また、人は自分が危機的状況にあっても、避難行動を取れない場合があります。その要因は、危険や脅威を軽視したり、事態を楽観視したり、自分だけは大丈夫と錯覚するような心理状態になるからです。

人は、危機的状況に遭遇したとき「こんなはずはない」と考えたり、生命の危険が予想される状況でも「自分は大丈夫」と考え自分にとって都合の悪い情報を無視したり、過小評価してしまうことがあります。この心理的特性を「正常性バイアス」といいます。人は、危機的状況に遭遇すると強いストレスを感じます。しかし、本能的に強いストレスから避けようとするため、本当に危険な状態でも無意識のうちに「危険」と思わないようになってしまうのです。

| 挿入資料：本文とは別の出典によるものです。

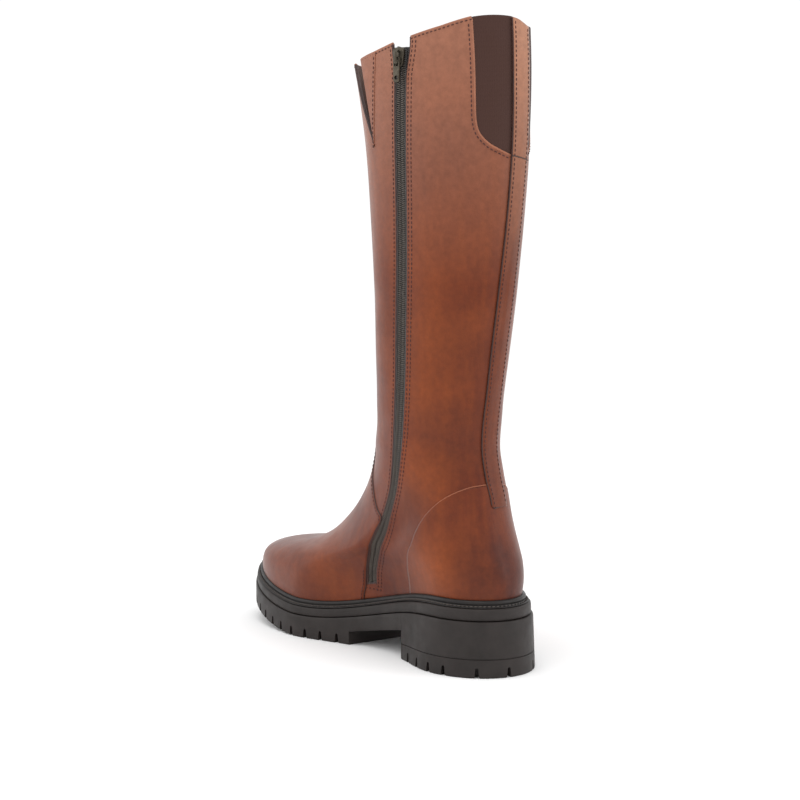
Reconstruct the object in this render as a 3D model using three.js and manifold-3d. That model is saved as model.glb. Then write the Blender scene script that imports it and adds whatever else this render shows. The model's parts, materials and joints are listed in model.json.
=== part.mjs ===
// Right knee-high boot with a medial zip, an elastic gore at the back of the collar and a
// lugged unit sole. Millimetres; +X points to the toe, +Y to the medial side, +Z up.
// The origin is on the floor under the middle of the heel block.
import * as THREE from "three";
import { mergeVertices } from "three/addons/utils/BufferGeometryUtils.js";
import Module from "manifold-3d";

const wasm = await Module();
wasm.setup();

// Driving dimensions.

const gap = 0.3; // clearance between neighbouring pieces
const wall = 2.2; // leather plus lining

const sole = {
  heelHeight: 36, // floor to the step under the rim band, at the heel
  bandHeight: 8, // rim band above the step
  ballTop: 22, // top of the band at the ball
  ballStep: 15.5, // step under the band at the ball
  toeLift: 18.5, // rise of the top from ball to toe
  toeSpring: 20, // rise of the tread from ball to toe
  wallReach: 7, // outsole wall outside the feather line
  bandReach: 6, // rim band outside the feather line
  breastX: 40, // front face of the heel block
  archHeel: 19.5, // arch height at the heel breast
  treadX: 95, // rear end of the forefoot tread
  archTread: 9, // arch height at the rear of the tread
  bandFlare: 1.2, // how far the heel end stands out more, at the rim,
  stepFlare: 1.6, // at the step
  floorFlare: 3.2, // and at the floor
};
const springX = 138; // the tread leaves the floor here
const toeX = 238; // tip of the sole
const springPower = 1.6; // how sharply it curls
const descent = { start: -2, end: 132 }; // the sole's top comes down from heel to ball

const notch = { height: 6.6, foot: 3.4, head: 1.8, depth: 8 };
const groove = { depth: 3, width: 3.2, half: 27 };
const heelNotchX = [29, 15, 1, -11];
const heelBackNotchY = [-20, 4, 23.5];
const foreNotchX = [105, 118, 130.5, 143.5, 156.5, 168.5, 181, 193, 205];
const foreGrooveX = [118, 143.5, 168.5];
const toeNotch = { y: [-11, 4, 19], middle: 4, turn: 45, retreat: 0.2 };
const notchStart = 3; // cutters begin this far outside the wall

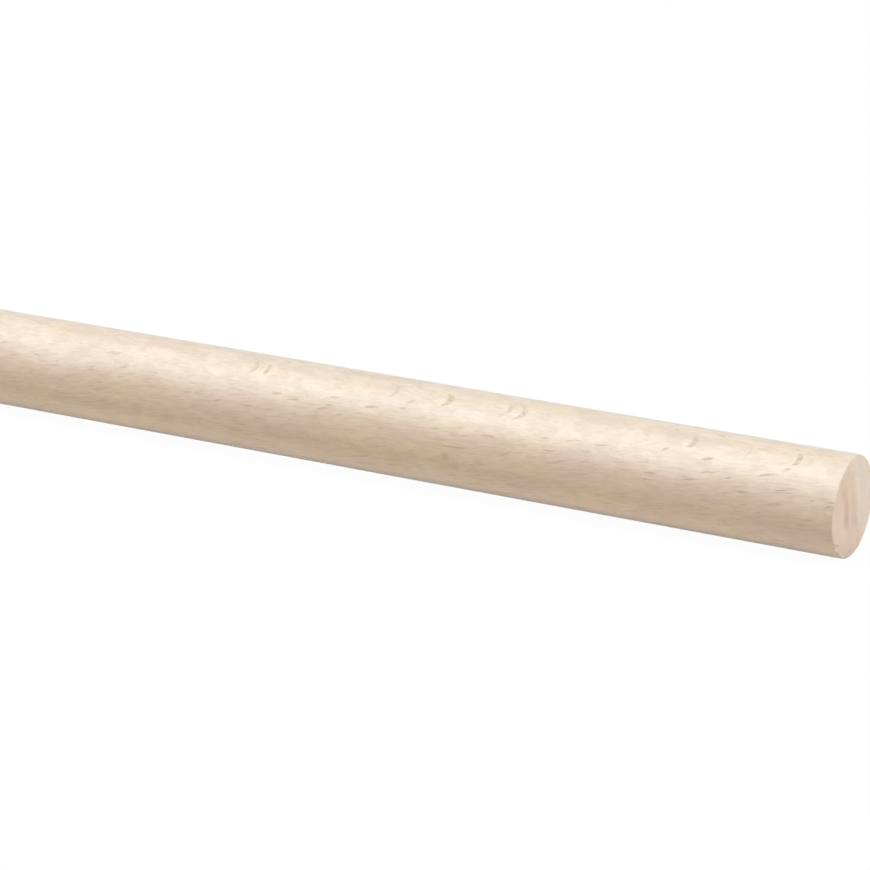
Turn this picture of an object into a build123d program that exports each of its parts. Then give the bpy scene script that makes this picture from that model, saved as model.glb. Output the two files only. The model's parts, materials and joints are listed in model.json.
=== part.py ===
from build123d import *
import os

# A wooden dowel rod: one round stick of solid beech, planed round in a rounding cutter and sawn square to length.
# Millimetres. The rod lies along X with its middle at the origin, and +Z is up.

ROD_DIAMETER = 20.0  # stock diameter of the round stick
ROD_LENGTH = 500.0  # stock length, from one sawn end to the other
ARRIS_EASE = 0.3  # radius that a stroke of sandpaper leaves on the sharp edge of each sawn end


def sawn_blank():
    """The planed stick, cut square at both ends, with its edges still sharp."""
    with BuildPart() as blank:
        with BuildSketch(Plane.YZ):
            Circle(ROD_DIAMETER / 2)
        extrude(amount=ROD_LENGTH / 2, both=True)
    return blank.part


def ease_ends(blank):
    """Round over the sharp edge where each sawn end meets the round face."""
    sharp_edges = blank.edges().filter_by(GeomType.CIRCLE)
    return fillet(sharp_edges, ARRIS_EASE)


os.makedirs("parts", exist_ok=True)
dowel_rod = ease_ends(sawn_blank())
dowel_rod.label = "dowel_rod"
export_step(dowel_rod, "parts/dowel_rod.step")
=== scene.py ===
import json
import math

import bmesh
import bpy
from mathutils import Matrix, Vector, noise


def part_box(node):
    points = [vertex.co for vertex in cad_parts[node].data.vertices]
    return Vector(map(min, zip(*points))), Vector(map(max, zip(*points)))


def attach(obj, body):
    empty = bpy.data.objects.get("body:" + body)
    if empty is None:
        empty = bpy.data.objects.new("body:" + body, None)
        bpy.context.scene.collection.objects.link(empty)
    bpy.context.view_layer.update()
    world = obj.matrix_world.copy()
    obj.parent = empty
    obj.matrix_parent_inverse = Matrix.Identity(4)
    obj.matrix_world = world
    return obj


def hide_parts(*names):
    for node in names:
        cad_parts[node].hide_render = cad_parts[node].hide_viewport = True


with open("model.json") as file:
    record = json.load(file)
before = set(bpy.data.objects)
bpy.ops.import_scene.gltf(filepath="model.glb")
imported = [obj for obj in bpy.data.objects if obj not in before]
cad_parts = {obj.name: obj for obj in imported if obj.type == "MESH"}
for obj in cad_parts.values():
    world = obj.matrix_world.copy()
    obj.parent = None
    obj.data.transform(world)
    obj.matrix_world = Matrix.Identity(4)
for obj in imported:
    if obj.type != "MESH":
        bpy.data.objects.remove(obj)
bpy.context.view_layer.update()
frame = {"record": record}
scene = bpy.context.scene


# ---------------------------------------------------------------------------------------------------
# The stick. A dowel rod is one straight stick of beech, planed round by a rounding cutter and left bare.
# It is sawn square to length, and a stroke of sandpaper takes the sharp edge off each end.
# The sawn ends are left as the saw leaves them, with a little splintering where the blade came out.

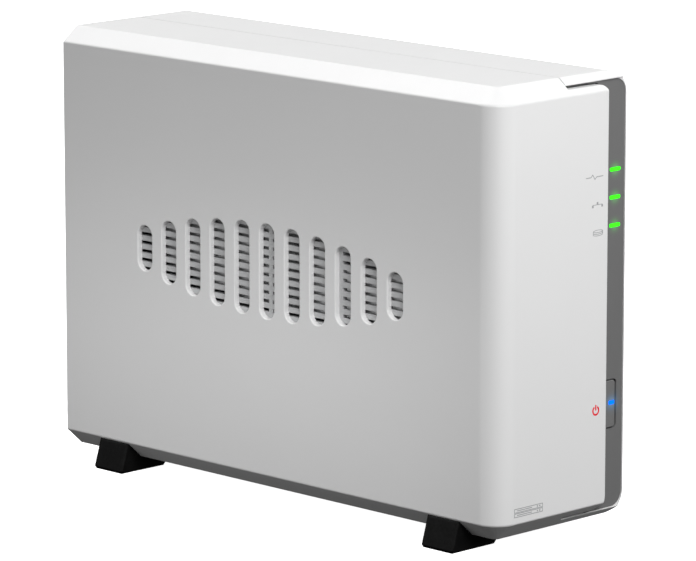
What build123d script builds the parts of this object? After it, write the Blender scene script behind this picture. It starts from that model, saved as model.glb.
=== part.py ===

一方で、「緊急事態なら周りの人がきっと大騒ぎをするはずだ。でも、誰も騒がないから大丈夫だろう」と大勢の中にいると周りに合わせようとすることがあります。この心理的特性を「多数派同調バイアス」といいます。人は、緊急時に周りに誰もいない場合は、自分の判断で行動を起こします。しかし、周りに人がいると安心感から避難行動が遅れる傾向にあります。また、無意識のうち互いに牽制し合い、自分だけが他と違う行動を取りにくくなり,他人の動きに左右されてしまいます。周りに人がいるから大丈夫なのではなく、人がいることで一緒に危険に流される場合もあるのです。それは、結果として逃げるタイミングを失ったり、せっかく逃げたのに引き返したりすることにもなりかねません。

このような心理状態は誰もがなり得る可能性があります。自分の命を守るためにもこれらの心理的特性を理解し、適切な避難行動が取れるよう意識しておくことが重要です。